An example of this is common in the automotive industry, where on the final assembly line, for each base model of car, there are defined model variants, each adding a set of upgraded components such as engine, multimedia, lights, navigation system, etc., as well as individual choices that the customer has made, such as the color of the car. Production of the Ford Model T is a famous example of a non-flexible, automated mass-production line that achieved success by reducing costs and increasing productivity.

Today’s final assembly lines boast that they can produce flexibly on a non-stop, fixed-tact, final assembly line capable of making any combination of models, variants and individual customer choices. While this implies 100% efficient production, it hides a great deal of associated waste, which is constantly having to be optimized behind the scenes. Without knowing what is to be made each day would require material availability to satisfy any quantity of any combination of any specification each day, representing a huge amount of material investment.

Many of the optional components, especially the more expensive components, are likely to be rarely needed as compared to options lower in the range. It is a waste of investment to have unnecessary stock at the line, so some logic and planning needs to be done to ensure that the materials are there only when needed. The suppliers of such optional materials, which today mostly feature complex electronics sub-assemblies, would bear the brunt of the randomness of customer demand, and so face the very high volatility of demand on individual product variants that they supply. This can make their business very inefficient. Some grouping therefore, especially for high-cost, rarely-used materials would reduce investment cost overheads, but only if the “random” production could also be grouped. The compromise of the flexible final assembly line then creates follow-on issues. The waiting list for a car to be manufactured after placing an order with options, is quite significant. It can now take between 12 and 20 weeks for a specified car model to be scheduled, made and delivered from placement of a customer order. Many customers will not wait that long, and could go to competitors. The time is required by the car maker to optimize the supply-chain to minimize the risk of shortage of key components without incurring the need for material storage.
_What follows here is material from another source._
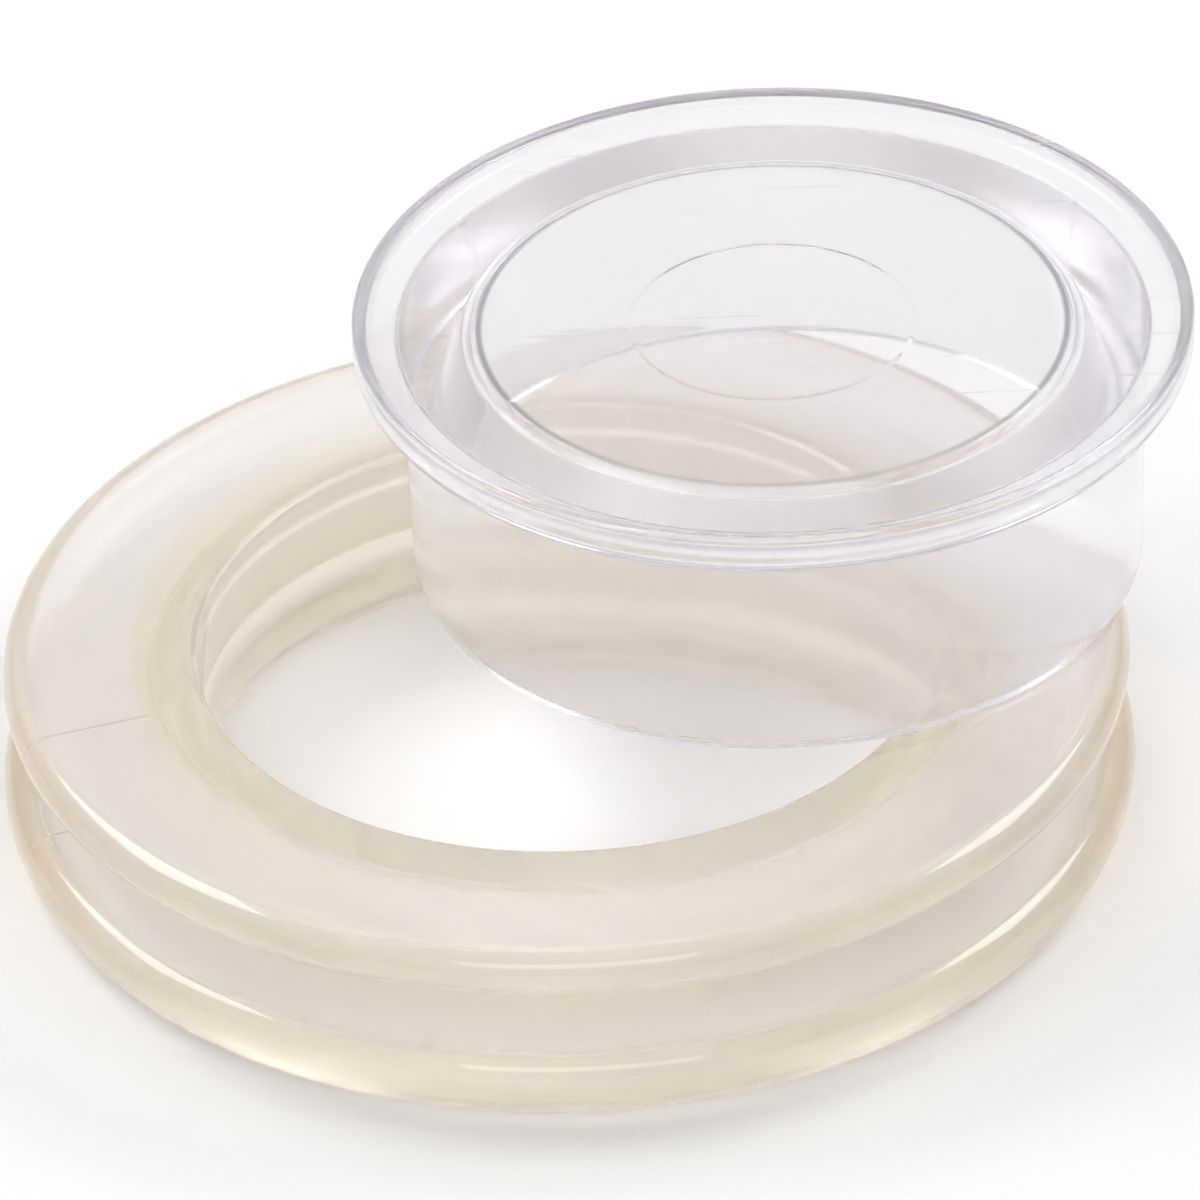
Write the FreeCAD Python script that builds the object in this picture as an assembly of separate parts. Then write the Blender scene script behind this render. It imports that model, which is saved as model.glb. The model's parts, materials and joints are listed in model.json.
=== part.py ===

By focusing on an efficient final assembly, the costs of variant manufacturing has not necessarily been avoided, but is more likely to have been shifted up the supply-chain. The challenge to produce on demand at a competitive price is spread among all the suppliers. The cost to the business for flexibility is still there, but accounted for in a different way. Though this example is related to a flexible final assembly production line, the concept and challenge applies equally to any factory where the factory output is controlled by the customer and needs to be flexible, including by the way, all the suppliers of sub-assemblies that support the automotive line.

The better the communication between manufacturing and the supply-chain, the “Leaner” the whole process of assembly with a high degree of variants, and high mix, will be. At the core, in engineering, is the product definition as described in the BOM. A configure to order BOM looks much the same as a regular BOM, except that certain part numbers refer to a choice of actual materials, representing options. These can be individual material choices or the choice of a set of material dependent features, or a combination of the two. Rather than having to create and select a unique BOM from literally thousands of potential variations, a single configure to order BOM will represent all feature and option combinations.

The configure to order BOM has all the various options defined through the use of the part number key-word, which is set up just once. It can then be simply used when planning and creating any and all of the different specific product configurations that are required, whether for a set group of products or even a single unit. As the configure to order BOM is processed during, for example, the creation of a work-order, the choices are offered to select the material, set of materials or sub-assemblies to reflect the specific variant need. This selection is stored as part of the work-order, ensuring that the correct engineering information is available at all work-stations and processes throughout manufacturing, and as a look-ahead for material preparation and supply-chain. All aspects of the MES software that works with configure to order BOMs will automatically follow the designated selected options without further manual overhead. The whole process of MES with the configure to order BOM is therefore several orders of magnitude simpler and more secure than handling multiple unique BOMs.

Systems supporting the configure to order BOM as an integral part of a singular MES solution provide the most efficient way to plan and execute in the high mix and volatile environments associated with the extreme flexibility that Industry 4.0 requires. No matter how the operation is planned, how work-orders are created, or how flexible production has to be moving products between configurations, the ability of the engineering team to remain in control of the product data across all of the variants is critical. The management of visual aids and documentation throughout the process is imperative. For those operations that are yet to see significant numbers of variants, it should be remembered that as the number of product options and variants increases, the number of unique BOM combinations increases exponentially. With the configure to order BOM this is not the case, each additional variant is simple to introduce. Any assembly factory that is aiming to become an Industry 4.0 operation, with flexibility to make products according to the real demand, without the use of expensive stock in the distribution chain should seriously consider the adoption of an MES solution that includes built-in configure to order capabilities.